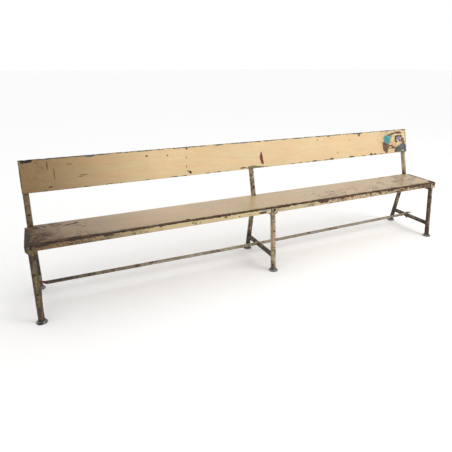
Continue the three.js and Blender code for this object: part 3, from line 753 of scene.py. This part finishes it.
def worn_wood_paint(name, coats, left_from, gloss):
    """Oil gloss paint on old softwood, in several coats. Brush marks run with the plank, hairline
    crazing holds dirt, and chips show older coats with a dark rim and then weathered wood."""
    fresh, aged, rosy, greyed, left_end, dirt_and_shade = [colour(code) for code in coats]
    m = new_material(name)
    place = add(m, "TexCoord")["Object"]
    along = add(m, "SeparateXYZ", {0: place})[0]
    tags = ("bare", "grime_and_shade", "crazed", "yellowed_and_lit")
    bare, grime_and_shade, crazed, yellowed_and_lit = [add(m, "Attribute", attribute_name=tag)["Fac"] for tag in tags]
    layer = add(m, "Attribute", attribute_name="layer")["Color"]
    long_way = add(m, "Mapping", {"Vector": place, "Scale": (0.07, 1.0, 1.0)})[0]
    slow = add(m, "TexNoise", {"Vector": place, "Scale": every(260), "Detail": 4.0})[0]
    brush = add(m, "TexNoise", {
        "Vector": long_way, "Scale": every(8), "Detail": 5.0, "Roughness": 0.6})[0]
    longer_way = add(m, "Mapping", {"Vector": place, "Scale": (0.12, 1.0, 1.0)})[0]
    bands = add(m, "TexNoise", {"Vector": longer_way, "Scale": every(46), "Detail": 4.0})
    fine = add(m, "TexNoise", {
        "Vector": place, "Scale": every(16), "Detail": 9.0, "Roughness": 0.68})[0]
    ragged = add(m, "TexNoise", {
        "Vector": place, "Scale": every(28), "Detail": 8.0, "Roughness": 0.62, "Distortion": 0.4})[0]
    # Tone of the top coat: patchy; paler where tagged, a yellowed cream that is partly painted
    # light lifting a dimly lit face; rubbed and dulled in long bands; and browner and darker towards
    # the left end, partly dirt and partly painted shade for the main light's falloff.
    patchy = add(m, "MapRange", {0: slow, 1: 0.36, 2: 0.66})[0]
    pale = add(m, "Math", {0: yellowed_and_lit, 1: 0.7}, operation="MULTIPLY")[0]
    rubbed = add(m, "MapRange", {0: bands[0], 1: 0.42, 2: 0.62, 4: 0.45})[0]
    green = add(m, "SeparateColor", {0: bands[1]})[1]
    dulled = add(m, "MapRange", {0: green, 1: 0.46, 2: 0.62, 4: 0.5})[0]
    left = add(m, "MapRange", {
        0: along, 1: left_from, 2: left_from - 1.0}, interpolation_type="SMOOTHSTEP")[0]
    tone = fresh
    for share, other in ((patchy, aged), (pale, colour("cfbf8e")), (rubbed, rosy),
                         (dulled, greyed), (left, left_end)):
        tone = add(m, "Mix", {0: share, 6: tone, 7: other}, data_type="RGBA")[2]
    # The brush left fine streaks, and dirt lies over them in ragged specks, as does shade painted
    # where it was tagged, such as under the seat.
    streak = add(m, "MapRange", {0: brush, 1: 0.3, 2: 0.7, 3: 0.92, 4: 1.04})[0]
    tone = add(m, "Mix", {
        "Factor": 1.0, 6: tone, 7: streak}, data_type="RGBA", blend_type="MULTIPLY")[2]
    specks = add(m, "MapRange", {0: ragged, 1: 0.34, 2: 0.66, 3: 0.3, 4: 1.7})[0]
    soil_and_shade = add(m, "Math", {0: grime_and_shade, 1: specks}, operation="MULTIPLY", use_clamp=True)[0]
    tone = add(m, "Mix", {0: soil_and_shade, 6: tone, 7: dirt_and_shade}, data_type="RGBA")[2]
    # Crazing: broken hairlines about 1 mm wide between flakes of about 24 mm. The real ones are
    # finer, and are drawn this wide so that they show.
    wobble = add(m, "Mix", {0: 0.035, 4: place, 5: ragged}, data_type="VECTOR")[1]
    rims = add(m, "TexVoronoi", {"Vector": wobble, "Scale": every(24)}, feature="DISTANCE_TO_EDGE")[0]
    hairline = add(m, "MapRange", {0: rims, 1: 0.065, 2: 0.025})[0]
    spread = add(m, "TexNoise", {"Vector": place, "Scale": every(70), "Detail": 3.0})[0]
    broken = add(m, "Math", {0: crazed, 1: spread}, operation="ADD")[0]
    broken = add(m, "MapRange", {0: broken, 1: 1.0, 2: 1.08})[0]
    crack = add(m, "Math", {0: hairline, 1: broken}, operation="MULTIPLY")[0]
    tone = add(m, "Mix", {0: crack, 6: tone, 7: colour("3e2c1d")}, data_type="RGBA")[2]
    # Chips: the tagged wear and the noise together decide where the top coats have gone.
    loss = add(m, "Math", {0: ragged, 1: 0.62, 2: bare}, operation="MULTIPLY_ADD")[0]
    loss = add(m, "Math", {0: fine, 1: 0.46, 2: loss}, operation="MULTIPLY_ADD")[0]
    rim = add(m, "MapRange", {0: loss, 1: 0.95, 2: 1.03, 4: 0.6})[0]
    chip = add(m, "MapRange", {0: loss, 1: 1.02, 2: 1.04})[0]
    weathered = add(m, "MapRange", {0: fine, 1: 0.35, 2: 0.65, 3: 0.55, 4: 1.5})[0]
    under = add(m, "Mix", {
        "Factor": 1.0, 6: layer, 7: weathered}, data_type="RGBA", blend_type="MULTIPLY")[2]
    tone = add(m, "Mix", {0: rim, 6: tone, 7: colour("7c5f3e")}, data_type="RGBA")[2]
    skin = add(m, "Mix", {0: chip, 6: tone, 7: under}, data_type="RGBA")[2]
    rough = add(m, "MapRange", {0: fine, 1: 0.3, 2: 0.7, 3: gloss, 4: gloss + 0.16})[0]
    rough = add(m, "Mix", {0: soil_and_shade, 2: rough, 3: 0.66})[0]
    rough = add(m, "Mix", {0: chip, 2: rough, 3: 0.78})[0]
    relief = add(m, "Math", {0: brush, 1: 0.12, 2: 1.0}, operation="MULTIPLY_ADD")[0]
    relief = add(m, "Math", {0: crack, 1: -0.5, 2: relief}, operation="MULTIPLY_ADD")[0]
    pitted = add(m, "Math", {0: fine, 1: chip}, operation="MULTIPLY")[0]
    relief = add(m, "Math", {0: pitted, 1: 0.5, 2: relief}, operation="MULTIPLY_ADD")[0]
    relief = add(m, "Math", {0: relief, 1: chip}, operation="SUBTRACT")[0]
    return gloss_over(m, skin, rough, relief, 0.5 * MM)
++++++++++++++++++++
SHORT TASK: Read the lines above. Gather those in which the string "this" is found.

REPLY:
Continue the three.js and Blender code for this object: part 3, from line 753 of scene.py. This part finishes it.
    # finer, and are drawn this wide so that they show.